Résultat: une baisse qui est aujourd'hui quasi générale et n'épargne aucun marché, y compris les grands pourvoyeurs de touristes vers le Maroc, comme le marché français. Pourtant, les TO français opérant sur le Maroc et principalement sur Marrakech ont tiré la sonnette d'alarme à plusieurs reprises, au cours de ces derniers mois. Leurs craintes sont aujourd'hui confirmées. Pour les plus chanceux, les chutes sont de 15% sur le tour-operating durant le premier trimestre 2008. Pour d'autres, les baisses ont dépassé le seuil de 20%.
Pour ses prévisions, le voyagiste toulousain Fram s'attend à de meilleurs résultats au cours du deuxième trimestre qui coïncide avec la haute saison de Marrakech et les vacances de Pâques. «On ne pourra toutefois pas compenser les baisses enregistrées depuis l'hiver 2007», note Jean Jacques Bouchet.
Malgré tous ces indicateurs, les professionnels locaux continuent à travailler «au pifomètre». «Nul ne peut réellement expliquer ce recul sans étude», martèle Abdellatif Kabbaj, président du conseil régional de Marrakech. Pour lui, il n'y a pas mille recettes. «Il faut revoir les budgets de communication sur l'Hexagone, notamment ceux consacrés à la destination de Marrakech». De fait, sur ce volet, les professionnels de la cité ocre sont assez frileux. Aujourd'hui, l'Office national marocain du tourisme (ONMT) veut rectifier le tir. Ce dernier, qui consacre 5 millions d'euros à la promo, a promis de revoir à la hausse cette mise.
Cependant, le repli ne concerne pas uniquement la France, mais d'autres marchés bien que les causes soient différentes.
En effet, ce n'est pas rose non plus du côté du marché britannique qui nous a habitués, ces derniers temps, à de fortes progressions. Les chutes sont estimées à plus de 15% sur la Grande-Bretagne. Le dédoublement de la taxe ADP (Airport Duty passager) décidé par le gouvernement britannique pour les vols vers des pays non-européens a créé quelques changements au niveau de l'offre aérienne low-cost à partir de la Grande île. Par ailleurs, la restructuration de l'industrie touristique britannique avec la fusion des grands TO (Tui First Choice et Thomas Cook) nécessite de nouveaux partenariats sur ce marché.
En somme, si derrière ces baisses, des facteurs exogènes notamment pour le marché européen ont précipité les baisses, il existe aussi des raisons intrinsèques. Pour Bouchet, Marrakech n'a plus le monopole sur la qualité des prestations. Des destinations autrefois sinistrées, comme l'Égypte et la Turquie, ont repris du poil de la bête avec un rapport qualité égal au produit de Marrakech et à des tarifs plus compétitifs.

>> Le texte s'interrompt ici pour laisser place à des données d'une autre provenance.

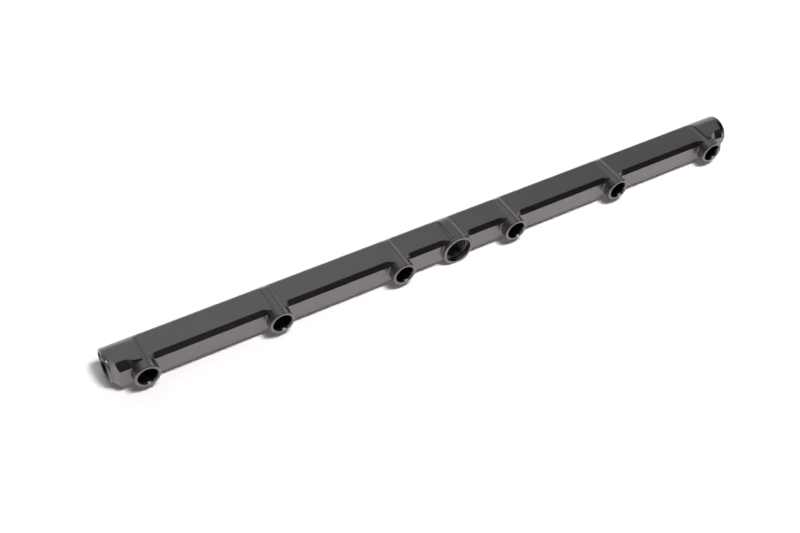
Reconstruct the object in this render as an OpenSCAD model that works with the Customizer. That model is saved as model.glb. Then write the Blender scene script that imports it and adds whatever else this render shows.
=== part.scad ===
// Fuel rail for a straight-six engine, machined from one aluminium bar and black anodised.
// Millimetres. +Z is up, X runs along the rail and the injector cups face -Y.
// The origin is on the surface that the rail lies on, at the middle of its footprint.

/* [Bar and rib] */
// Outer diameter of the round bar that holds the gallery
body_d = 24.8; // [24:0.1:27]
// Diameter of the fuel gallery bored through the bar
gallery_d = 15; // [12:0.5:16]
// Height of the injector cup axes above the bar axis
cup_rise = 2.3; // [2:0.1:2.6]
// Distance from the bar axis to the flat front face of the rib
front_reach = 16; // [15.5:0.1:17]
// Depth of the rib below the cup axes
rib_below = 9.7; // [9.4:0.1:10.5]
// Size of the 45 degree chamfer along the top of the rib
rib_chamfer = 4.9; // [4.2:0.1:5.2]
// Radius at the front face of the 45 degree cutter that mills the chamfer
chamfer_cutter_r = 6.35; // [5.5:0.05:7]
// Small edge break along the bottom of the rib
edge_break = 0.5; // [0.2:0.1:1]

/* [Length] */
// Distance between neighbouring injector cups
cup_pitch = 97; // [80:0.5:110]
// Number of injector cups
cup_count = 6; // [2:2:8]
// Distance from the first cup axis to the left end face
left_overhang = 21.8; // [20:0.1:30]
// Distance from the last cup axis to the right end face
right_overhang = 24.4; // [20:0.1:30]
// Distance from an end cup axis to the end of the rib
rib_past_cup = 15.8; // [13.5:0.1:18]
// Chamfer on the outer edge of each end face
end_chamfer = 0.8; // [0.3:0.1:1.2]

/* [Milled top] */
// Height of the milled flats above the cup axes
flat_h = 8.4; // [8:0.1:8.8]
// Radius that the cutter leaves where a flat runs out
flat_fillet = 3; // [2.2:0.1:5]
// Width of the crest left standing over the centre port
crest_w = 7; // [2:0.5:12]

/* [Injector cups] */
// Distance from the bar axis to the mouth of a cup
cup_reach = 23.4; // [22:0.1:27]
// Outer diameter of a cup
cup_d = 18.3; // [18:0.1:18.6]
// Bore that takes the injector's upper O-ring
cup_bore_d = 13.55; // [12:0.05:14.4]
// Depth of the cup bore below the mouth
cup_bore_depth = 12; // [8:0.1:12.5]
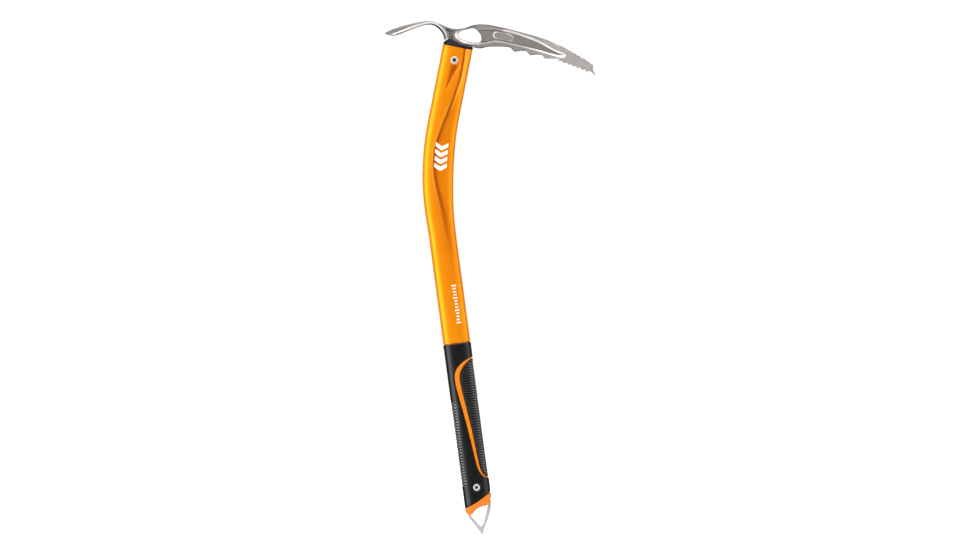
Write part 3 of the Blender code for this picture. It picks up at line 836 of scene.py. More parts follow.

Marrakech se doit de rendre ses packages plus attractifs et clarifier son positionnement. «Elle a plus que jamais besoin d'un plan de développement touristique régional. Plan qui tarde à voir le jour», reproche ce professionnel.
La ville devra aussi gagner en visibilité sur les ventes en ligne. «En effet, 20% à peine des hôtels ont intégré cette nouvelle donne», déplore cet expert. Enfin, comme à chaque crise, il faudra multiplier les campagnes promotionnelles.
Face à cette conjoncture, les professionnels de Marrakech ont décidé de geler leur prix pour 2008 et d'augmenter le budget consacré aux actions promotionnelles.
«Mais il ne faut pas se leurrer. Les fruits de ces actions ne seront ressentis qu'en 2009. Pour l'heure, il s'agit d'arrêter l'hémorragie», conclut Redouane Reghay, de l'Office du tourisme.